The noble Earl legitimately asks the Government to reconsider their position on the question of free easements for properties constructed before 1st January 1906. His amendment would mean that nothing has to be paid in these cases although he referred in his speech to a nominal sum. I shall not repeat his justification for that.
One effect of the amendment would be to deem a right of access for any property built prior to 1906 without there being any evidence to support the existence of an access, let alone its use for vehicular traffic. It suggests that it is reasonable to assume that an access has been used continuously since that date without interruption, over the same land and by vehicles. This appears to us to be a very substantial assumption. The amendment would be at odds with the general laws on prescription which entail those claiming a prescriptive right to produce evidence of how that right has been acquired. I am not convinced that we should remove this requirement--that would constitute a fairly dramatic change in the laws on prescription--in these circumstances.
During consultation respondents told us that the position on Newtown Common, and other similar places, may not be typical. We have been told that elsewhere landowners have been granting easements for access over their land for many years without problems; also, in some areas, landowners are happy for property owners to drive across their land without charge in the full knowledge that no legal right is being acquired. It is unfortunate that a few landowners have been demanding high charges for granting a right of access. However, this is not necessarily the position in all areas.

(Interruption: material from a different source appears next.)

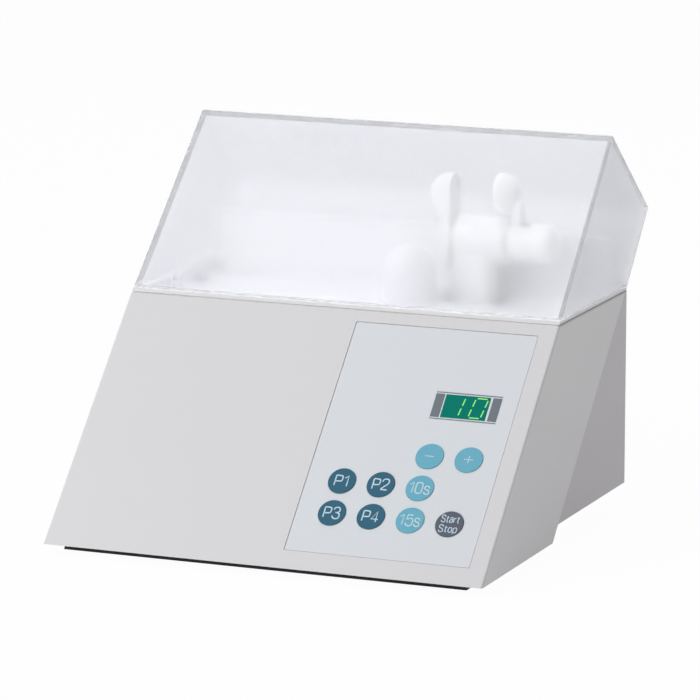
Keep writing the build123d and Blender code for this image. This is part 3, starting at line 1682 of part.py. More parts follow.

Our proposals take account of older properties. As I made clear on Report, the Government accept that there is a case for a reduced compensation payment for such properties. We propose that the regulations should state that the maximum compensation payment for residential properties built before 1st December 1930 should be 1 per cent of the value of the property where there have been no material changes. This is a very substantial reduction from the amount that owners can currently expect to be asked to pay.
As I have said to the House, we accept that the problem of vehicular access over common land needs addressing. Our objective is to create a fair balance between the aspirations of property owners and the rights of landowners. We believe that our proposals for a tiered system of compensation, at rates substantially lower than would otherwise have been paid and where older properties are more favourably treated, achieve this balance.
The noble Earl, Lord Selborne, suggests that it would be a considerable imposition for a property owner to pay 1 per cent as an insurance in case a court does not at a later date uphold a claim for a prescriptive right. That is an issue that we intend to cover in the regulations. We do not want the time limits that are imposed in the regulations to work against a property owner who believes that he has a prescriptive right but needs time to prove it. That was another point that the noble Earl, Lord Selborne, made in moving the amendment.
We have suggested that property owners should have six months from the date when access is challenged or six months from Royal Assent, whichever is the later, to lodge a claim. We shall look at those time limits again. There will have to be some kind of time limit or the scheme could be open to abuse. However, I am sure that the remarks of the noble Earl, Lord Selborne, will be taken into account when framing the regulations.
The regulations are being made in response to legitimate concerns raised in this House. I have made clear at all times that the debates in the House are being considered in the framing of the regulations. We have given our ideas as to what those regulations should contain but we shall also pay serious attention to the points raised today before the regulations are finalised. I do not believe that it would be right to move from the considered tiered structure that we propose to a further structure. To move to a nil or nominal payment would result in a breach of the existing law of prescription.
The Earl of Selborne: My Lords, when moving the amendment I accepted that I was unlikely to get away with a nil payment proposal and that the law would look doubtfully on a presumption of a right of way.
I have accepted the principle of tiered payment. However, I ask the Government to recognise that the owners of houses built before 1906--I do not think that it is asking too much to suggest that those houses would have had vehicular access--will have some difficulty in proving that they have a right. If they are able to do so, there is no problem. But if they cannot do so, I suggest that those houses are in a different position from those built before 1930. When the regulations are framed, I hope that that point will be borne in mind. If the situation were recognised, that would be appreciated by the relatively small number of people involved. Within the tiers already agreed by the Minister, perhaps there could be a third tier involving a lower sum.
("(3) In section 300 of that Act (right of local authorities to use vehicles and appliances on footways and bridleways), in subsection (1) after "verges," there is inserted "for preventing or removing obstructions to them or otherwise preventing or abating nuisances or other interferences with them,".
(4) In section 21(2)(b) of the Road Traffic Act 1988 (defence to charge of driving or parking on cycle track for highway authority vehicles), after "verges" there is inserted ", or the preventing or removing of obstructions to the cycle track or the preventing or abating in any other way of nuisances or other interferences with the cycle track,".").